One factor which tended to make the Pueblo people seem extremely broad-headed was the habit of deforming the skull posteriorly, a practice which became almost universal in Pueblo times. A skull markedly flattened in back inevitably appears broader than one which is undeformed. This effect is believed to have been produced by strapping babies against hard cradle-boards or by using a hard head-rest. The soft skull of the infant was flattened by pressure in the back and, as the bones grew and hardened, this deformity became permanent.
Fig. 20—a. Undeformed skull, b. Deformed skull.
The question naturally arises: Why did people wish to have deformed skulls? We cannot be sure of the answer, of course, but it seems possible that it represents nothing more than a matter of fashion and a change in ideals of beauty. Even in our own society there are fashions in physical appearance as well as in clothing and adornment. One need only compare the corn-fed curves of the Floradora sextette with the emaciated lines of “flappers” of the 1920’s to realize that we have little eccentricities of our own which might seem incomprehensible to a prehistoric Indian.
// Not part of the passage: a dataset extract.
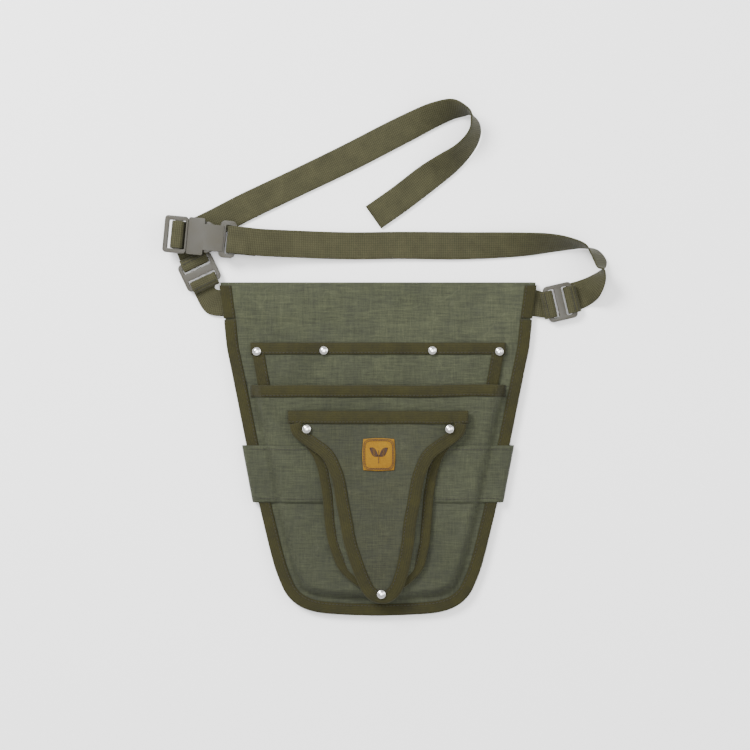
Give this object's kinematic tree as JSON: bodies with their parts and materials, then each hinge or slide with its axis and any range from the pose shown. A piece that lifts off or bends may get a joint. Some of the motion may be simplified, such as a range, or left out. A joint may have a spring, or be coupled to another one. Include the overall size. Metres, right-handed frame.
{
  "type": "garden tool bag",
  "caption": "Waist-worn canvas garden tool pouch with bound pockets, a riveted holster and an adjustable webbing belt with a side-release buckle.",
  "frame": {"origin": "centre of the belt tunnel's flat rear face, on the surface that the bag lies on", "axes": "+Z out of the bag's front, +Y towards the belt end, +X to the right seen from the front"},
  "size_m": [0.4097, 0.4753, 0.0284],
  "materials": {
    "canvas": "waxed cotton canvas, olive green",
    "binding": "ribbed woven binding tape, dark olive brown",
    "webbing": "flat woven webbing, khaki olive",
    "plastic": "moulded plastic, grey khaki, fine grain",
    "rivet": "polished nickel cap",
    "patch": "woven mustard patch with a stitched edge"
  },
  "bodies": {
    "bag": {"body_panel": "canvas", "upper_pocket_panel": "canvas", "main_pocket_panel": "canvas", "wrap_band": "canvas", "holster_back_panel": "canvas", "holster_front_panel": "canvas", "holster_gusset_left": "canvas", "holster_gusset_right": "canvas", "outer_binding": "binding", "tunnel_binding_left": "binding", "tunnel_binding_right": "binding", "upper_pocket_top_binding": "binding", "upper_pocket_binding_left": "binding", "upper_pocket_binding_right": "binding", "main_pocket_top_binding": "binding", "holster_top_binding": "binding", "holster_rear_binding_left": "binding", "holster_rear_binding_right": "binding", "holster_front_binding_left": "binding", "holster_front_binding_right": "binding", "rivet_pocket_1": "rivet", "rivet_pocket_2": "rivet", "rivet_pocket_3": "rivet", "rivet_pocket_4": "rivet", "rivet_holster_left": "rivet", "rivet_holster_right": "rivet", "rivet_holster_tip": "rivet", "maker_patch": "patch"},
    "belt": {"tunnel_webbing": "webbing", "slider_right": "plastic", "belt_webbing": "webbing", "buckle_female": "plastic"},
    "buckle_male": {"left_loop_webbing": "webbing", "slider_left": "plastic", "short_strap": "webbing", "ladder_wrap": "webbing", "buckle_male": "plastic", "tail_strap": "webbing"},
    "latch_upper": {"latch_arm_upper": "plastic"},
    "latch_lower": {"latch_arm_lower": "plastic"}
  },
  "joints": [
    {"name": "belt_slide", "type": "slide", "parent": "bag", "child": "belt", "axis": [1, 0, 0], "range_m": [-0.002, 0.002]},
    {"name": "buckle_release", "type": "slide", "parent": "belt", "child": "buckle_male", "axis": [-0.9954, 0.0958, 0], "range_m": [0, 0.03], "deforming": ["latch_arm_upper", "latch_arm_lower"]},
    {"name": "latch_upper_squeeze", "type": "hinge", "parent": "buckle_male", "child": "latch_upper", "pos_m": [-0.17364, 0.0713, 0.0132], "axis": [0, 0, 1], "range_deg": [-6, 0], "stiffness_Nm_per_rad": 0.05},
    {"name": "latch_lower_squeeze", "type": "hinge", "parent": "buckle_male", "child": "latch_lower", "pos_m": [-0.17566, 0.05039, 0.0132], "axis": [0, 0, 1], "range_deg": [0, 6], "stiffness_Nm_per_rad": 0.05}
  ]
}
Important changes which mark the transition between the Basketmaker era and Pueblo times occurred in the realm of architecture. There are also differences between the first half of the Developmental Pueblo period, sometimes known as “Pueblo I,” and the second half which is sometimes called “Pueblo II.” In a general way we can trace the evolutionary development from pit houses, with associated granaries, to the fairly [complex] surface domiciles and subterranean ceremonial chambers of the final [phase] of the period.[113] Progress did not follow the same pattern in all places, however, nor did all similar changes occur at the same time.
As was noted in the preceding section, a few surface houses were built in the Modified-Basketmaker period, but this type of architecture did not become well established until Developmental-Pueblo times. In the beginning of the period, in most areas, pit houses were still the usual form of dwelling. To the west and north of these houses, granaries were built with superstructures in the form of truncated pyramids. Sometimes stone slabs and sometimes crude masonry were used in their construction.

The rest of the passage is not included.